Happy is the king who feels himself a tiny particle of his human body – the king in whom his people’s blood circulates and who is full of his people’s spirit. Such a ruler does not point out the way to his subjects. He does not instruct them but exists with them in perfect unity. He is the precise incarnation of his people’s conscious desires and is happy to be so. But even more magnificent is the monarch who embodies the hopes that live only in his people’s subconsciousness.
Such a king is deified by his subjects, and they are not mistaken. It is happiness to be under the wing of such a ruler! His subjects realize clearly that this monarch is a messenger of heaven or maybe the son of God himself, a great prophet, the motherland’s savior. Such a ruler will remain a bright star in the people’s memory forever. And if this benefactor’s terrible crimes are discovered after his death, the people will not accept the denouncement. Any crimes committed by this favored person of God were crimes of the people themselves. Who is honest enough to blame himself for what has happened? And finally, who will commit the blasphemy of infringing on the holy will of the Everlasting and humiliate his messenger?
Discourses about Love
Once I tempted the hermit with the question of what love is.
“It is hardly possible to explain,” he replied.
But I didn’t give up. And this is what I heard: “Love is probably the most unusual thing in the world,” the hermit started reluctantly, “if, of course, one does not mean the passionate attraction between living creatures, or lust, which is even worse than that. It is fine to deify love. But in worshiping it, be careful, for love is created by the sky of heaven. It is the cause of love, and the cause of love is something that has no signs, something that is impossible to describe.”
“But people describe everything by assigning human qualities to the surrounding world, especially invisible phenomena,” I argued.
“This burden is on their conscience; it is up to them,” the hermit said. “As for me, I am a human. This is why I too venture to describe love. In my opinion, love is a medium, like shining spiritual bubbles similar to those that appear upon the opening of a soda bottle. These bubbles move slowly from the bottom of the bottle to the top and then down again. They seize our consciousness, penetrate our soul, fill it, and bring to it a state of unexplainable happiness. This is similar to staying inside of a spring. Forgive me, the marvelous one.”
“So love has a source as a spring does?”
“I think it has. A great source. This is why love is only a secondary cause creating something according to the will of the sky of heaven. Perhaps it is identical to the spiritual sky. Perhaps it is the third great thing created by the sky of heaven, along with the earth and sky.”

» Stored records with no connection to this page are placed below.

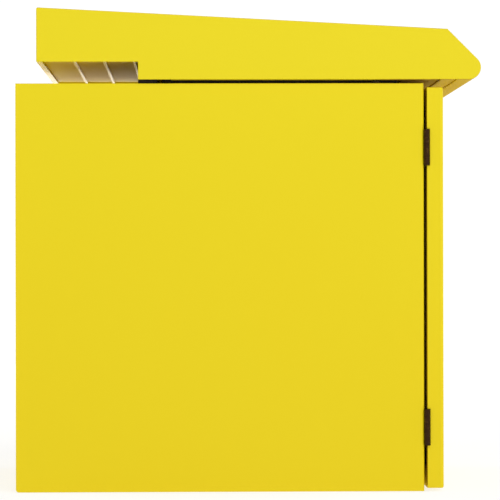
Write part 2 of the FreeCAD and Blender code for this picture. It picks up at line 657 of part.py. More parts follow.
# Cam lock: the housing is nutted to the door, the plug and its cam turn in it.
BODY_REAR = "(cabinet_depth - sheet - cam_clearance + lock_body_past_flange)"
CAM_FRONT = "(cabinet_depth - sheet - cam_clearance)"
housing = new_body("lock_housing")
pad(housing, "barrel", "XZ", BODY_REAR, f"{DOOR_FRONT} - {BODY_REAR}", circles=[
    (LOCK_X, "lock_height", "lock_body_radius"), (LOCK_X, "lock_height", "lock_bore_radius"),
])
pad(housing, "head", "XZ", DOOR_FRONT, "lock_head", circles=[
    (LOCK_X, "lock_height", "lock_head_radius"), (LOCK_X, "lock_height", "lock_bore_radius"),
])
washer = new_body("lock_washer")
pad(washer, "ring", "XZ", f"{INSIDE_FRONT} - lock_washer", "lock_washer", circles=[
    (LOCK_X, "lock_height", "lock_washer_radius"), (LOCK_X, "lock_height", "lock_body_radius"),
])
lock_nut = new_body("lock_nut")
pad(lock_nut, "hexagon", "XZ", f"{INSIDE_FRONT} - lock_washer - lock_nut", "lock_nut",
    outlines=[hexagon(LOCK_X, "lock_height", "lock_nut_flats")],
    circles=[(LOCK_X, "lock_height", "lock_body_radius")])

plug = new_body("lock_plug")
pad(plug, "cylinder", "XZ", CAM_FRONT, f"{DOOR_FRONT} + lock_head - {CAM_FRONT}",
    circles=[(LOCK_X, "lock_height", "lock_plug_radius")])
pad(plug, "shank", "XZ", f"{CAM_FRONT} - cam_sheet", "cam_sheet", outlines=[
    box(f"{LOCK_X} - lock_shank_half", f"{LOCK_X} + lock_shank_half",
        "lock_height - lock_shank_half", "lock_height + lock_shank_half"),
])
cut(plug, "key_slot", "XZ", f"{DOOR_FRONT} + lock_head - key_slot_depth", "key_slot_depth + 1", outlines=[
    box(f"{LOCK_X} - key_slot_half_width", f"{LOCK_X} + key_slot_half_width",
        "lock_height - key_slot_half_height", "lock_height + key_slot_half_height"),
])
cut(plug, "screw_hole", "XZ", f"{CAM_FRONT} - cam_sheet - 1", "cam_screw_depth + 1",
    circles=[(LOCK_X, "lock_height", "cam_screw_radius")])
cam = new_body("lock_cam")
pad(cam, "blade", "XZ", f"{CAM_FRONT} - cam_sheet", "cam_sheet", outlines=[
    box(f"{LOCK_X} - cam_half_width", f"{LOCK_X} + cam_half_width",
        "lock_height - cam_reach", "lock_height + cam_half_width"),
    box(f"{LOCK_X} - lock_shank_half", f"{LOCK_X} + lock_shank_half",
        "lock_height - lock_shank_half", "lock_height + lock_shank_half"),
])
round_edges(cam, "corners", "cam_half_width - 1", "y", [
    (f"{LOCK_X} - cam_half_width", "lock_height + cam_half_width"),
    (f"{LOCK_X} + cam_half_width", "lock_height + cam_half_width"),
    (f"{LOCK_X} - cam_half_width", "lock_height - cam_reach"),
    (f"{LOCK_X} + cam_half_width", "lock_height - cam_reach"),
])
cam_screw = new_body("lock_cam_screw")
pad(cam_screw, "shank", "XZ", f"{CAM_FRONT} - cam_sheet", "cam_screw_depth",
    circles=[(LOCK_X, "lock_height", "cam_screw_radius")])
pad(cam_screw, "head", "XZ", f"{CAM_FRONT} - cam_sheet - cam_screw_head", "cam_screw_head",
    circles=[(LOCK_X, "lock_height", "cam_screw_head_radius")])
cut(cam_screw, "socket", "XZ", f"{CAM_FRONT} - cam_sheet - cam_screw_head - 1", "cam_screw_head * 0.6 + 1",
    outlines=[hexagon(LOCK_X, "lock_height", "3")])

# ---------------------------------------------------------------- nameplate

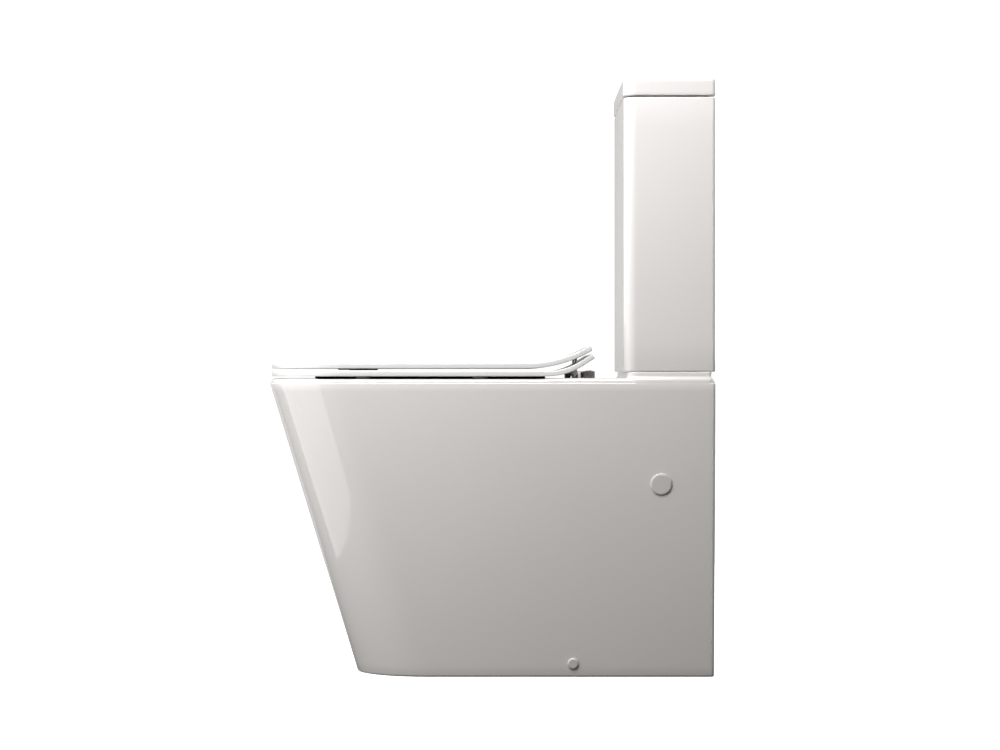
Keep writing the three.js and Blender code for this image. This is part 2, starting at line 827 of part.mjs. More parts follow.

“To put it more precisely, with material and nonsubstantial matter?” I asked.
“You understand correctly.”
“Love is dispassionate. In this respect, it resembles its parent. And like this essence, this sexless parent, love has no signs.”
“That image that I described for you with regard to love is, of course, just a fantasy,” he said. “In the first place, this is because love is immobile. But it can enter and leave both the soul and the consciousness of a living creature. In Christianity, there exists a notion called the Holy Spirit, and in Taoism, there is te. This is what love is.”
“But if love enters and leaves, this talk is about motion, is it not? And in the Bible, it is written that the Spirit of God ‘was hovering over.’”
“I was imprecise. Love does not move, but rather it appears and grows thin. In order for it to be born, it is necessary to pray to the sky of heaven. But this is not enough. After it appears, love needs to be fostered. Otherwise it disappears. And then a living creature finds himself adrift in the waves of the sea of common life.”
“So love is mortal?” I asked.
“Can love die? Maybe, since it is birthed by the sky of heaven. But it seems to us that love is indestructible. Because after getting thin and disappearing, love appears again.”
“Is it correct that love moves to its antithesis – hatred – and then from that it transforms into the state that we call love?”
“Alas, you are in the grip of your customary notions. This pair of opposites, love and hatred, belongs to the area of passionate, dark affections. It has no relation to a spiritual love.”
I realized that all I had heard was too sophisticated and distant from earthly matters. However, it was my own fault; it is not worth asking something that cannot be answered. It is even worse to ask someone who does not think in an earthly way.
Consciousness, “Pure” and “Overshadowed”
Human brains, consciousness, how much they consist of! How many acts can be performed by a human being with the aid of the consciousness and brain! There are people who think that consciousness is almighty, that one’s fate depends entirely on it, both while living in one’s body and even after death. Nevertheless, my spiritual experience says that there exists an area of unconscious matters. For example, it is possible to go to a temple and renounce sins and, in defiance of one’s brain, to make one’s fate more favorable. The almighty consciousness turns out to be disgraced.
The brain of a common earthly living creature is overshadowed by passions and ideas: scientific ones, religious ones, artistic ones, sensual- pleasure ones, and so on. It seems to me that such brains (or such consciousnesses) stick to the action field of religions, of the great law of retribution – the law of cause-and-effect relations. People with such consciousnesses are prisoners of the ideas of right and wrong, truth and lie, light and darkness, and so on. Throughout their lives, such people struggle against the cobweb of their earthly notions and buzz plaintively. It does not matter how eagerly they try to overcome what is written about them in the Book of Life – here they are! It would seem that they have already broken the manacles of predestination! But destiny laughs at them. And here you are, brought to shame and struggling as those flies do, helpless, captivated by the worldwide spider.